What you need to do: Wherever "nodes" appears in a line, copy that line.

Given material:
···
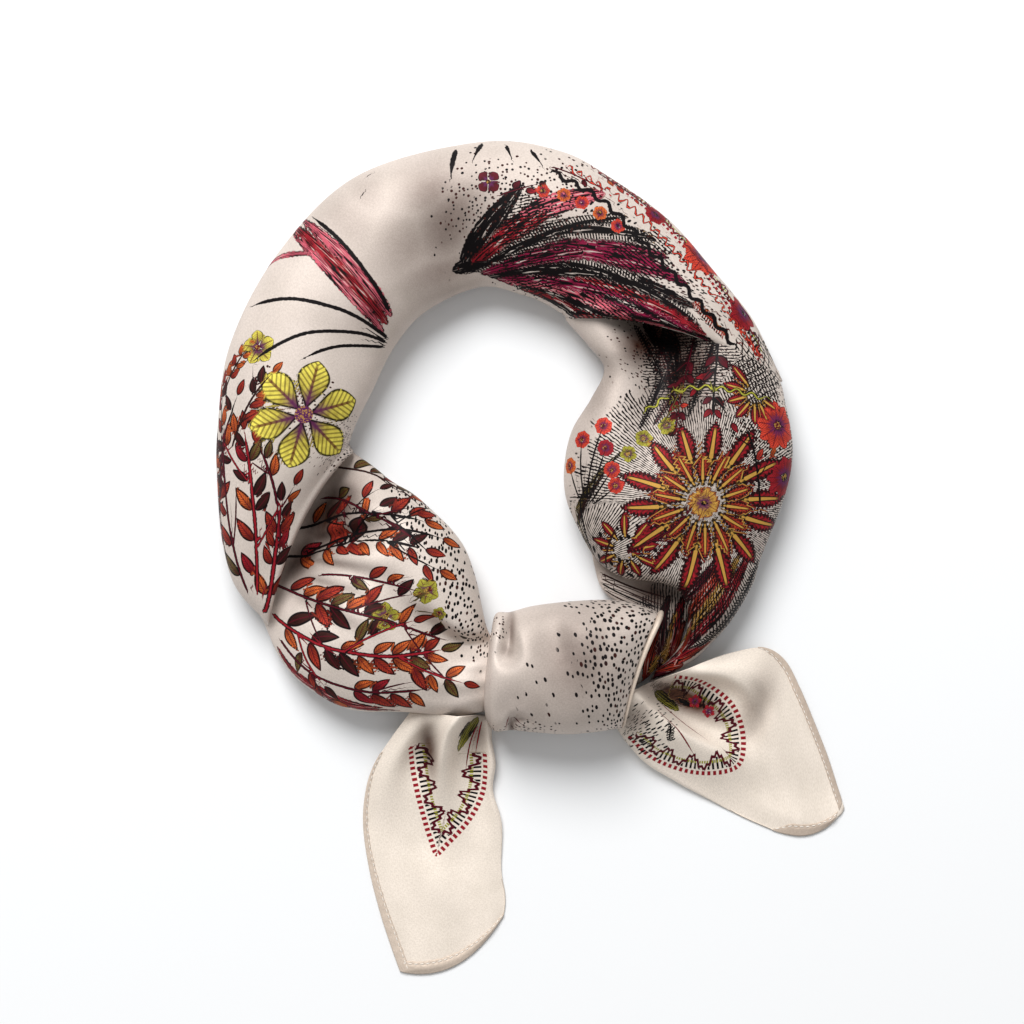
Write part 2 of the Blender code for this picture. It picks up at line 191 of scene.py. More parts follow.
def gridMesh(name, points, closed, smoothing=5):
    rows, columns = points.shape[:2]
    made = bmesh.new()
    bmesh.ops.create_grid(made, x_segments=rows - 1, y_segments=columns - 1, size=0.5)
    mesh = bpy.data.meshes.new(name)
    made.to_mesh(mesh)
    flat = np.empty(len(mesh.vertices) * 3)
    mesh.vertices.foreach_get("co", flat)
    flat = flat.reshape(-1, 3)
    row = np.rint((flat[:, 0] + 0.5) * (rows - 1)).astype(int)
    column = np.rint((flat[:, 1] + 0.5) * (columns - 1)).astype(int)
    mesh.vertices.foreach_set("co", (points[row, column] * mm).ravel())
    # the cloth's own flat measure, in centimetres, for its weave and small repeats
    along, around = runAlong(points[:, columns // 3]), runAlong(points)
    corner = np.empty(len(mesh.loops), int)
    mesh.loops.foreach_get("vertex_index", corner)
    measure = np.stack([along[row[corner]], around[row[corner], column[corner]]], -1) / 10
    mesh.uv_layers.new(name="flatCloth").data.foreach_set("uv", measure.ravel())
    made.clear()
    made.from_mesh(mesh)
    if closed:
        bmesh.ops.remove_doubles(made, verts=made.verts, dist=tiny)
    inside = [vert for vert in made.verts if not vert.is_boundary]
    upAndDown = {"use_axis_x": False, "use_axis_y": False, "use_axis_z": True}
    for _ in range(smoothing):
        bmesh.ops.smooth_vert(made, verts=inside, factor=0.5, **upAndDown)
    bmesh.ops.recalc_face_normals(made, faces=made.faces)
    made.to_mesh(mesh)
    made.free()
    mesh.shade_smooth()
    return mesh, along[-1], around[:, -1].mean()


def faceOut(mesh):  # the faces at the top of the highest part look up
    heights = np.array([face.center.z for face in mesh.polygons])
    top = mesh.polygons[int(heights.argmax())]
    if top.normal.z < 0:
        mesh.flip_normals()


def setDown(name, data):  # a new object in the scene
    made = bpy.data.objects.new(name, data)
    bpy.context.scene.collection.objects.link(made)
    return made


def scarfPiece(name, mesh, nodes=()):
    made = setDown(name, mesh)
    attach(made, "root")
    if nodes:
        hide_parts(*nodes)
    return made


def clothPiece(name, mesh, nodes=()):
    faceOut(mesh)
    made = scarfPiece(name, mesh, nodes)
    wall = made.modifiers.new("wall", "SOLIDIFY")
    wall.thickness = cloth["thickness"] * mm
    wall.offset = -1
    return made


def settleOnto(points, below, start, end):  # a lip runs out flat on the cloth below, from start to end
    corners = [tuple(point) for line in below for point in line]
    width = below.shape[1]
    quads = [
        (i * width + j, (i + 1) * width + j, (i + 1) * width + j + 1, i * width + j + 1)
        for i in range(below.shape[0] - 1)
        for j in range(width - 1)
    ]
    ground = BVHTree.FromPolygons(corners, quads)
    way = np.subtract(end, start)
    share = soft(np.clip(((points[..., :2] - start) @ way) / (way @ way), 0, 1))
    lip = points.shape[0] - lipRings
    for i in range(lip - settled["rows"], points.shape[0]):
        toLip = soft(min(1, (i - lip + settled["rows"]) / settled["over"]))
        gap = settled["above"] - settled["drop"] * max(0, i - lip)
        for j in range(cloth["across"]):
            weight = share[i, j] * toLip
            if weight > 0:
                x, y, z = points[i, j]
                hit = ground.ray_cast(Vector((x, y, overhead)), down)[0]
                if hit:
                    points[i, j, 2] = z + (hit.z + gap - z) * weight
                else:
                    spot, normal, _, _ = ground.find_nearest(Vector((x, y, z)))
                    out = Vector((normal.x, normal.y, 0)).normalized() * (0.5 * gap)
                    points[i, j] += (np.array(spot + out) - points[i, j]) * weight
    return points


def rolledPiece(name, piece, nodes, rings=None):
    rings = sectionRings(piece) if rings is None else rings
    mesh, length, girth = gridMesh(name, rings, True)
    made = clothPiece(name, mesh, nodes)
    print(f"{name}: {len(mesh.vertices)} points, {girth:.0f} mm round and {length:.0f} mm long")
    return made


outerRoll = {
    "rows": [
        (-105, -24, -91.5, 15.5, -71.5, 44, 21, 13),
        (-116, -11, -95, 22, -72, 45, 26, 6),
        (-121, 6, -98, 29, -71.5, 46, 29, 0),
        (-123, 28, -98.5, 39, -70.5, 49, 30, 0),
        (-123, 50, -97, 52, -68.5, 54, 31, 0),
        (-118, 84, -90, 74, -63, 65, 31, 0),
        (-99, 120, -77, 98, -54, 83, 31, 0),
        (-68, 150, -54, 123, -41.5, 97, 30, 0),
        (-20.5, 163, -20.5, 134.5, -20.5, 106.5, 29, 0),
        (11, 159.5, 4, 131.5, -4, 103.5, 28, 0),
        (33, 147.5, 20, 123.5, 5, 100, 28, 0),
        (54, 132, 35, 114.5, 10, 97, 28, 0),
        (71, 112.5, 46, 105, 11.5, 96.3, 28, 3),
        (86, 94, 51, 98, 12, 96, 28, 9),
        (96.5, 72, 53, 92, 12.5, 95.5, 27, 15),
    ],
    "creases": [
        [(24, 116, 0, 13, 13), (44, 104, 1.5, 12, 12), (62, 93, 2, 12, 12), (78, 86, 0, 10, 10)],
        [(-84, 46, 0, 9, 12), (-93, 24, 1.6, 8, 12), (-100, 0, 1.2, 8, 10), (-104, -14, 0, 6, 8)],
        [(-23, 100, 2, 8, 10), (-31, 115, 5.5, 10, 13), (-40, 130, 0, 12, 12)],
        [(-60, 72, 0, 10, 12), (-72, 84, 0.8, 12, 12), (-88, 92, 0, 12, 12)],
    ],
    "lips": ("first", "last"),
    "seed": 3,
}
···
Reply to the task:
def scarfPiece(name, mesh, nodes=()):
    if nodes:
        hide_parts(*nodes)
def clothPiece(name, mesh, nodes=()):
    made = scarfPiece(name, mesh, nodes)
def rolledPiece(name, piece, nodes, rings=None):
    made = clothPiece(name, mesh, nodes)